Post by thumbknuckle » Thu Aug 17, 2017 9:03 am

I do not know how much the circuit differs, but I just measured my stereo card yesterday. I'm seeing a roll off starting at 160 Hz and am down about 40dB by 20 Hz. That's just a quick test in and back out with no processing applied. I'll be doing more thorough testing to determine whether the issue is at the input, output, or both.

I have a thread here: viewtopic.php?f=5&t=3049

jimt
Posts: 3
Joined: Tue Aug 15, 2017 6:41 am

Re: Frequency Response of Board

Post by jimt » Wed Aug 23, 2017 12:11 am

thumbknuckle,

Please let us know what you find. If these filters are software enabled/disabled that would be great.

flatmax
Posts: 609
Joined: Sat Jul 23, 2016 11:39 pm

Re: Frequency Response of Board

Post by flatmax » Wed Aug 23, 2017 10:30 am

Hi there,

Firstly the stereo card has a very large DC blocking capacitor in it, I think you have the HPF active in the mixer which is why you are seeing this 160 Hz thing ... I have updated your thread with my findings which show that there isn't any significant HPF in the audio range on the stereo cards.

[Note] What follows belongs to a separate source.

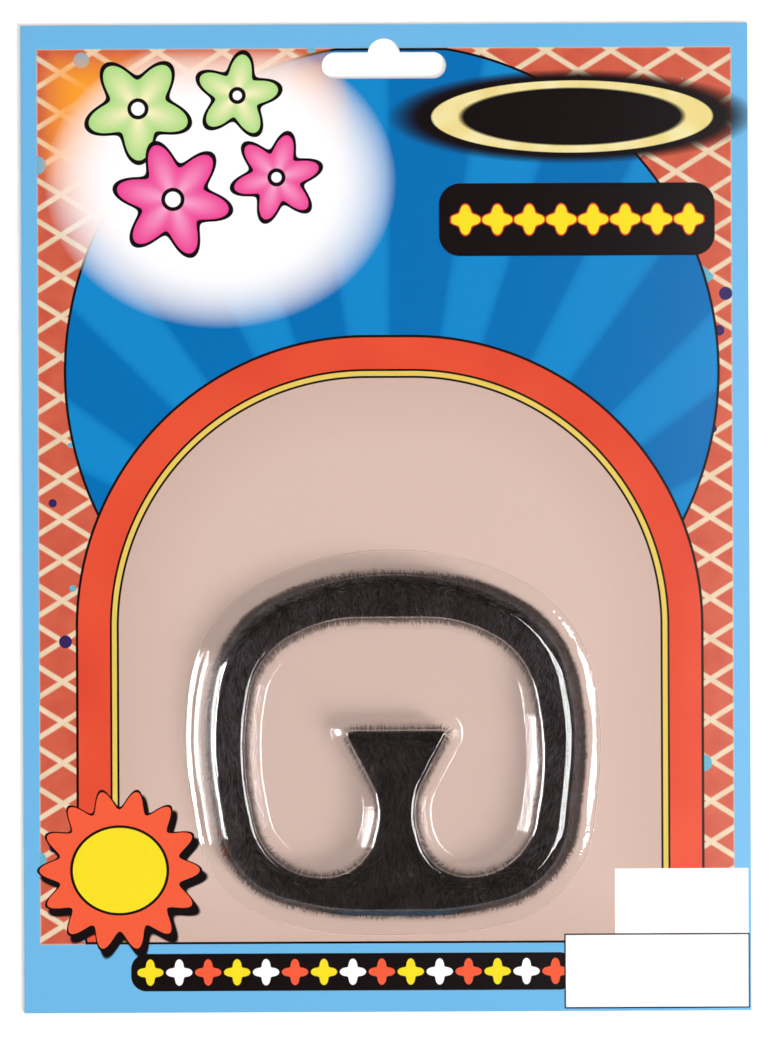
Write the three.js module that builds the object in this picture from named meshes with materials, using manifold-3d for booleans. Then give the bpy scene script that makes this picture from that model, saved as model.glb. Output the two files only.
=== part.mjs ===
// A false moustache and beard of black fur under a clear blister on a backing card.
// Millimetres. The card lies face up: +X to its right, +Y to its top, +Z up from its back.
import * as THREE from 'three';
import Module from 'manifold-3d';

const wasm = await Module();
wasm.setup();

// Backing card
const cardWidth = 168.3;
const cardHeight = 228.6;
const cardThickness = 0.6;

// Hang slot: a wide slot with round ends and a round nub in the middle of its upper side
const slotWidth = 28.8;
const slotHeight = 6.1;
const slotFromTop = 9.5;
const nubWidth = 7.6;
const nubRise = 3.2;

// Hair piece: its outline, its woven backing and the pile above that
const hairWidth = 85.5;
const hairHeight = 78.9;
const hairBackingThickness = 0.9;
const pileHeight = 4.5;
const pileEdgeInset = 2.6;
const lowerOffCentre = 0.8;

// Locks of the pile, combed towards the bottom of the card
const lockLength = 4.8;
const lockWidth = 2.5;
const lockRise = 0.7;
const lockDepth = 1.6;
const lockCrestFromMiddle = 1.2;
const lockPitchAcross = 2.4;
const lockPitchAlong = 2.9;
const lockEdgeClearance = 0.3;

// Blister: its place on the card and its film
const blisterAcross = 1.3;
const blisterFromBottom = 17.9;
const filmThickness = 0.35;

// Blister: clearances round the hair, measured outwards from the line of the hair's edge
const flangeReach = 5.1;
const footReach = 2.55;
const shoulderReach = -1.3;
const holeFootReach = 3.45;
const holeShoulderReach = 0.05;
const headroom = 1.6;
const shoulderRound = 2.2;
const footRound = 1.5;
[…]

The Octo board breaks the differential audio codec lines directly out - so you can create your own analogue buffers if you like.
As far as the RCA breakouts are concerned, you can see them here :
https://github.com/flatmax/AudioInjecto ... CA.sch.pdf

Both the output and input lines have a very large 10uF DC blocking cap there. If you want ultra low frequency outputs, then you can experiment with two different approaches :
a] Put another cap. in parallel with the one on the RCA board and you can strongly reduce the low frequency cutoff.
b] Short the two pins of the DC blocking capacitor out essentially taking it out of circuit ... it will now pass everything including DC. This poses problems if you have a different DC node voltage on your electronics which you plug into the RCA connector - or if say you are driving synths which don't want to be held at half rail voltages.